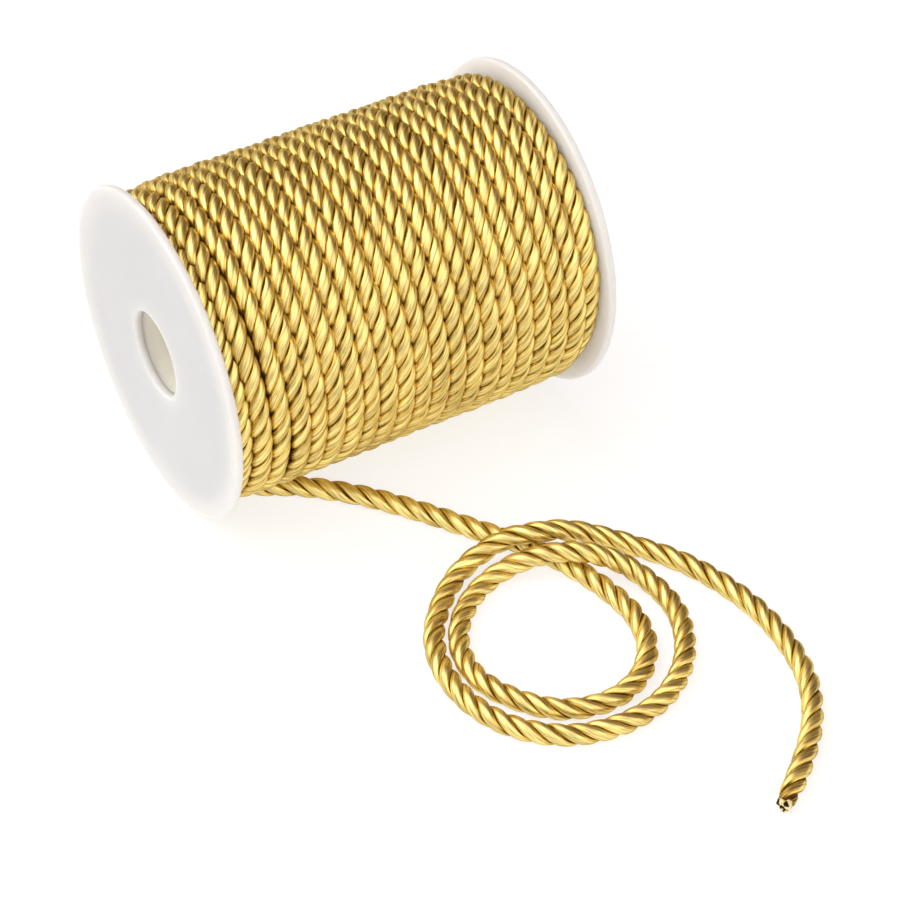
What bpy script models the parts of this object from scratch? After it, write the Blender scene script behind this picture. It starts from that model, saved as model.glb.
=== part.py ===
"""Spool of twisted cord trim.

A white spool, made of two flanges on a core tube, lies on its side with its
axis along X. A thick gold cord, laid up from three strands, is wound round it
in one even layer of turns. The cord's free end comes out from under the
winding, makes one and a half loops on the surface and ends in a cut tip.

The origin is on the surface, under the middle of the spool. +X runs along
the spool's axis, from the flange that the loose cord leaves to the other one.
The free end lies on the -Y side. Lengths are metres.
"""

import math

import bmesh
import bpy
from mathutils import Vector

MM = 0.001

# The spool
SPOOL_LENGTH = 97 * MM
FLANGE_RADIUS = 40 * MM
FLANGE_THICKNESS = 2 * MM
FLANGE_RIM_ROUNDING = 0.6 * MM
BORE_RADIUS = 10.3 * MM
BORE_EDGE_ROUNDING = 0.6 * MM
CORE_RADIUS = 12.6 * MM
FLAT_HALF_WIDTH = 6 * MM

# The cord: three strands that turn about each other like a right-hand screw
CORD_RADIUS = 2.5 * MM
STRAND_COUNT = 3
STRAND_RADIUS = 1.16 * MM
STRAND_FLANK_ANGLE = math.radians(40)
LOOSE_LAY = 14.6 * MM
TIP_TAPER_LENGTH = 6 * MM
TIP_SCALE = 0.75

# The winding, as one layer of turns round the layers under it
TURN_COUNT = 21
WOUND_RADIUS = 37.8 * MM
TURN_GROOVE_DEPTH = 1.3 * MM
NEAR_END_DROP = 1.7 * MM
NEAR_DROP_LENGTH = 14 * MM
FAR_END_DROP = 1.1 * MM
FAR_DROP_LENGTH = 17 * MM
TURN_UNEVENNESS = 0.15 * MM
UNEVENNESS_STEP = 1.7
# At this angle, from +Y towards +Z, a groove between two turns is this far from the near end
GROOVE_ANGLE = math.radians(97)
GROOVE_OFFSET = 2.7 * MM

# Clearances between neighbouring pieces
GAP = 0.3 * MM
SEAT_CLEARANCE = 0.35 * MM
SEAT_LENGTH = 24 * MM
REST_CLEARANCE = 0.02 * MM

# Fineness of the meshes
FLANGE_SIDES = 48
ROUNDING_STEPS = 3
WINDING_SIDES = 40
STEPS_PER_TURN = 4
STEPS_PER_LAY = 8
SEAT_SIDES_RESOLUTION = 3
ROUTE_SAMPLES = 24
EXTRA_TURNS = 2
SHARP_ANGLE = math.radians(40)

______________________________

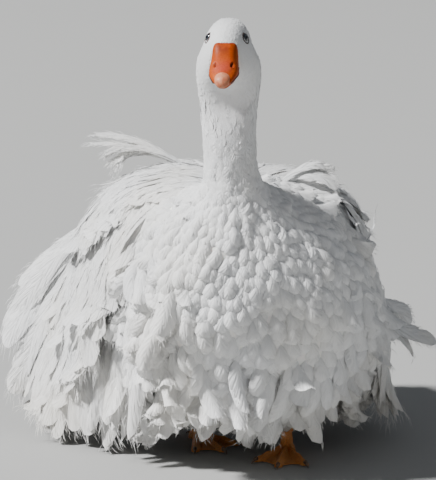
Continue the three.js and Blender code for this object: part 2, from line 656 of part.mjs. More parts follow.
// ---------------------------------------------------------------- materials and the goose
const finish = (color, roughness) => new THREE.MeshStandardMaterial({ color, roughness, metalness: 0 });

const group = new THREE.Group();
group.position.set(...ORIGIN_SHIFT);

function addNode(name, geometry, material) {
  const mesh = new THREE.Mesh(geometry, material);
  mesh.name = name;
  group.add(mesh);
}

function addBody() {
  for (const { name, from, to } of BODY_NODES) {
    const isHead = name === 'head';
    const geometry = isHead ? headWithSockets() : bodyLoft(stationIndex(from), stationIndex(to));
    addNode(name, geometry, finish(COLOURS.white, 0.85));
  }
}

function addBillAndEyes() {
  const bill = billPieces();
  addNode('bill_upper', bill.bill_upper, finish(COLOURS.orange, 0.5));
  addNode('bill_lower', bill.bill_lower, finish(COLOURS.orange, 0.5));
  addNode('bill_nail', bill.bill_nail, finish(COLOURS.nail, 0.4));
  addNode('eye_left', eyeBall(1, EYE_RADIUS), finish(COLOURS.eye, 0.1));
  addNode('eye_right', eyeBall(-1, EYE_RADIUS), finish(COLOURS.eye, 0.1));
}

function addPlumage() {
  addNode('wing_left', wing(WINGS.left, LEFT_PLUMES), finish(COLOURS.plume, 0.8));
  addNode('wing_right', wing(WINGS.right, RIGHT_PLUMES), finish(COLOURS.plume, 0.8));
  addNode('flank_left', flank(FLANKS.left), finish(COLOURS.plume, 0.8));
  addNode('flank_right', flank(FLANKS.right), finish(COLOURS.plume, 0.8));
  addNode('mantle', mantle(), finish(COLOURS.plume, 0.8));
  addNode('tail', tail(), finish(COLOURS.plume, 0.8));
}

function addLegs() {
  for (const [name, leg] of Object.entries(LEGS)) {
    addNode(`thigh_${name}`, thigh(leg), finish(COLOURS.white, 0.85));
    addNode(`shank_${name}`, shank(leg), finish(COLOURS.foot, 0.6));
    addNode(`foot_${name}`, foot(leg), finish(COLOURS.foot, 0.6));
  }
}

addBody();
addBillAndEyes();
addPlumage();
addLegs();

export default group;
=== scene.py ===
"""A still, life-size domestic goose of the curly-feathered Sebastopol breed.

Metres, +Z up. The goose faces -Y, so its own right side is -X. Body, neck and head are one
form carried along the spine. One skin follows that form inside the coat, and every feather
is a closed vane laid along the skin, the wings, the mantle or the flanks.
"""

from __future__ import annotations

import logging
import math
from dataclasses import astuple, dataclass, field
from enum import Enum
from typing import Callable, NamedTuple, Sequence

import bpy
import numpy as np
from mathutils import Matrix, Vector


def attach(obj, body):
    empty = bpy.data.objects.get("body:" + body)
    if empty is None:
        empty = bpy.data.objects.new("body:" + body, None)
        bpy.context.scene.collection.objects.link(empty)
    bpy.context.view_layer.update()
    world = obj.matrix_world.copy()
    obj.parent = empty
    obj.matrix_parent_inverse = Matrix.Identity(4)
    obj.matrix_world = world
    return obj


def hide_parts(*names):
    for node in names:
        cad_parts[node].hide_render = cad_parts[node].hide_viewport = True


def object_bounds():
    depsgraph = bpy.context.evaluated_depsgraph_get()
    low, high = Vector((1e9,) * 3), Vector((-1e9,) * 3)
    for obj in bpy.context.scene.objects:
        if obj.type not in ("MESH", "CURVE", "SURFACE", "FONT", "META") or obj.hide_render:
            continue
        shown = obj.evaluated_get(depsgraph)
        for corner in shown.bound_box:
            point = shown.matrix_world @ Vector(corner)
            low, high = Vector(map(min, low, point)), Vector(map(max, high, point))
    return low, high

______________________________

== Task requirements ==
Begin at the line that has "What bpy script"; stop after the line that has "FLAT_HALF_WIDTH = 6 * MM". Copy every line in that span exactly.

== Written solution ==
What bpy script models the parts of this object from scratch? After it, write the Blender scene script behind this picture. It starts from that model, saved as model.glb.
=== part.py ===
"""Spool of twisted cord trim.

A white spool, made of two flanges on a core tube, lies on its side with its
axis along X. A thick gold cord, laid up from three strands, is wound round it
in one even layer of turns. The cord's free end comes out from under the
winding, makes one and a half loops on the surface and ends in a cut tip.

The origin is on the surface, under the middle of the spool. +X runs along
the spool's axis, from the flange that the loose cord leaves to the other one.
The free end lies on the -Y side. Lengths are metres.
"""

import math

import bmesh
import bpy
from mathutils import Vector

MM = 0.001

# The spool
SPOOL_LENGTH = 97 * MM
FLANGE_RADIUS = 40 * MM
FLANGE_THICKNESS = 2 * MM
FLANGE_RIM_ROUNDING = 0.6 * MM
BORE_RADIUS = 10.3 * MM
BORE_EDGE_ROUNDING = 0.6 * MM
CORE_RADIUS = 12.6 * MM
FLAT_HALF_WIDTH = 6 * MM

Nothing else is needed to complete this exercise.